Facts and Course of Proceedings
{¶ 2} On October 10, 2018, Runkle filed a petition for a DVCPO against her ex-
boyfriend, Stewart. In the petition, Runkle alleged that Stewart had choked her multiple
times, hit her in the face, cut her pinky finger while he was trying to take her vehicle, and
threatened to kill her and rape her daughter. The same day Runkle filed the petition, a
trial court magistrate held a hearing on the matter. Following the hearing, the magistrate
issued an ex parte DVCPO against Stewart.
{¶ 3} On October 17, 2018, the magistrate held a full evidentiary hearing on
Runkle’s petition for a DVCPO. Both Runkle and Stewart appeared pro se at the
hearing. After hearing testimony from both Runkle and Stewart, the magistrate issued
an order denying Runkle’s petition and terminating the ex parte DVCPO issued on
October 10, 2018. In support of that decision, the magistrate made the following
findings:
Based upon the admissible evidence before it, the Court * * * finds
that [Runkle] has failed to establish by a preponderance of the evidence
that [she] or [her] family or household member(s) are in danger of or have -3-
been a victim of domestic violence or sexually oriented offenses as defined
in R.C. 311.31(A) committed by [Stewart].
[Stewart] was driving the van and parked the van. [Runkle] decided
she wanted the van. The parties argued over the keys and [Runkle] was
injured when [Stewart] tried to get away. [Runkle] failed to establish that
[Stewart] was the aggressor. The court is left not knowing who was the
aggressor. There have been other incidents of [Runkle] attacking
[Stewart]. [Runkle] was placed in a diversion program from [a] domestic
violence case in Florida where [she] was the aggressor.
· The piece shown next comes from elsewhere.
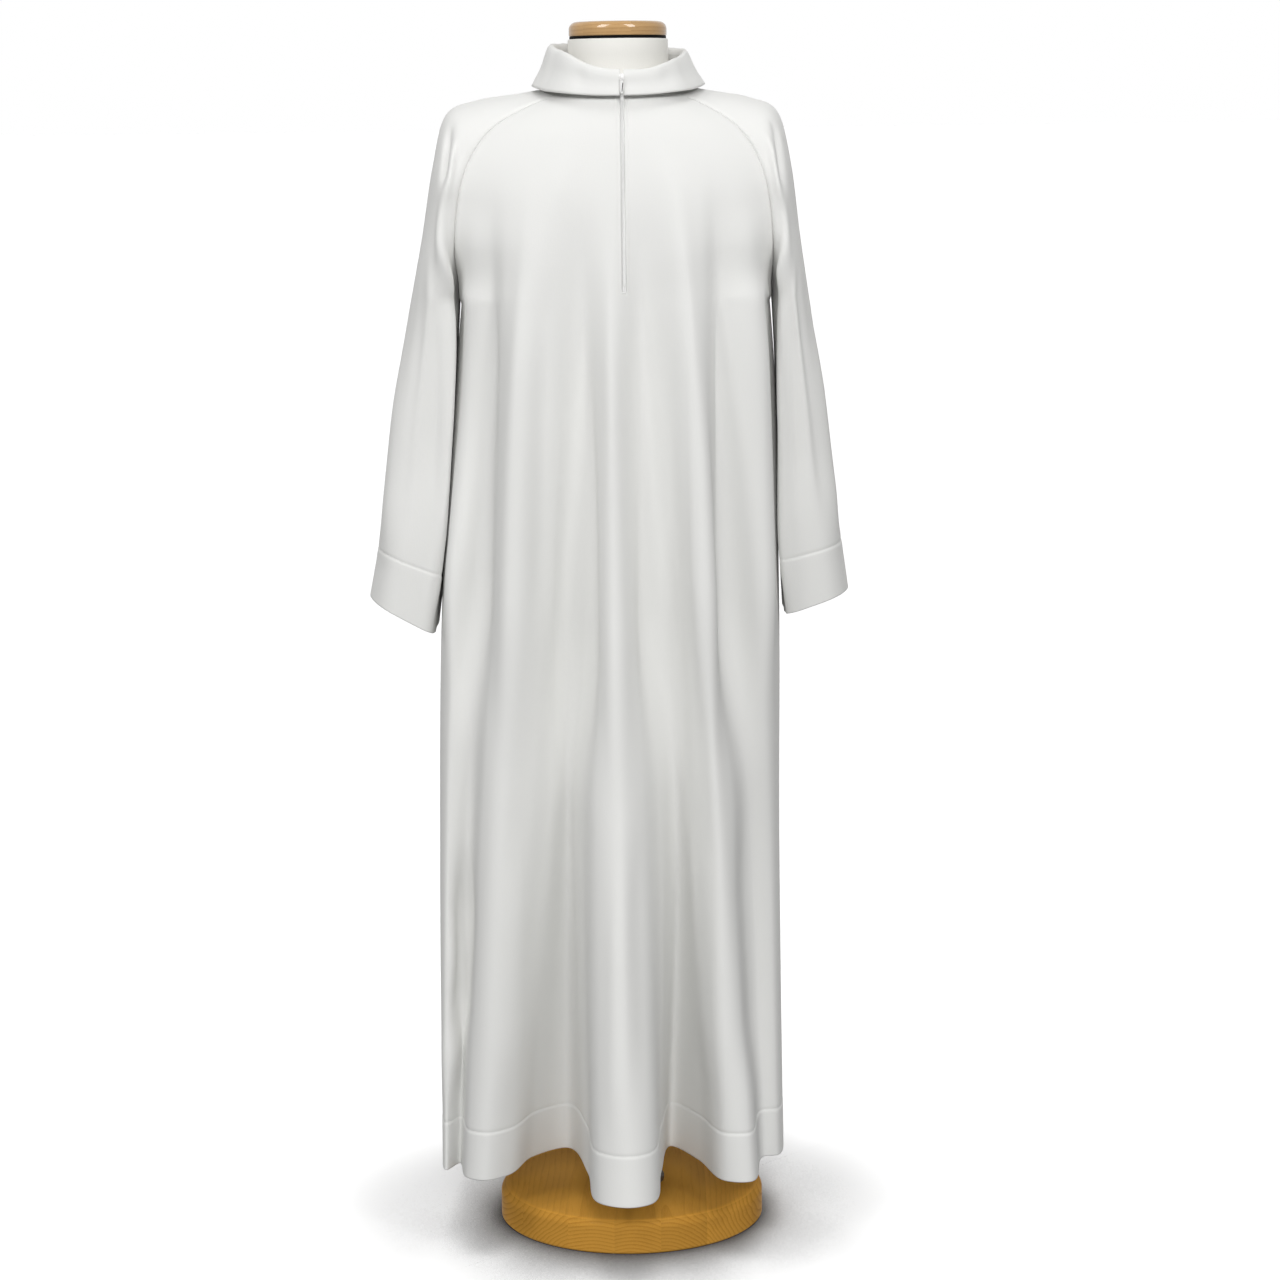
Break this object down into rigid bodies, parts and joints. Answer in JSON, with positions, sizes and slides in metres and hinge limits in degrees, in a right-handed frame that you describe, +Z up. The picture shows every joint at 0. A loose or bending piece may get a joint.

[Runkle] lacked credibility. [Runkle] accused [Stewart] of trying to
harm her daughter because he was walking into her daughter’s bedroom
without no other indication of harm. No other evidence was presented.
Order Denying Domestic Violence Civil Protection Order After Full Hearing (Nov. 8, 2018),
Docket No. 5, p. 1.
{¶ 4} The magistrate’s order denying the DVCPO also indicated that the trial court
judge had reviewed and adopted the order. After the order was adopted, on November
14, 2018, Runkle filed a handwritten statement with the trial court indicating that she
“would like to appeal the court[’]s decision in denying [the] domestic violence civil
protection order after the full hearing.” Runkle’s statement also set forth her reasons for
wanting to appeal the order. A month later, Runkle filed three photographs with the trial
court that depicted a cut on her finger and bruises on her arms that were purportedly
inflicted by Stewart.
{¶ 5} The trial court denominated Runkle’s November 14th handwritten statement -4-
as a notice of appeal. Runkle thereafter filed a pro se appellate brief with this court.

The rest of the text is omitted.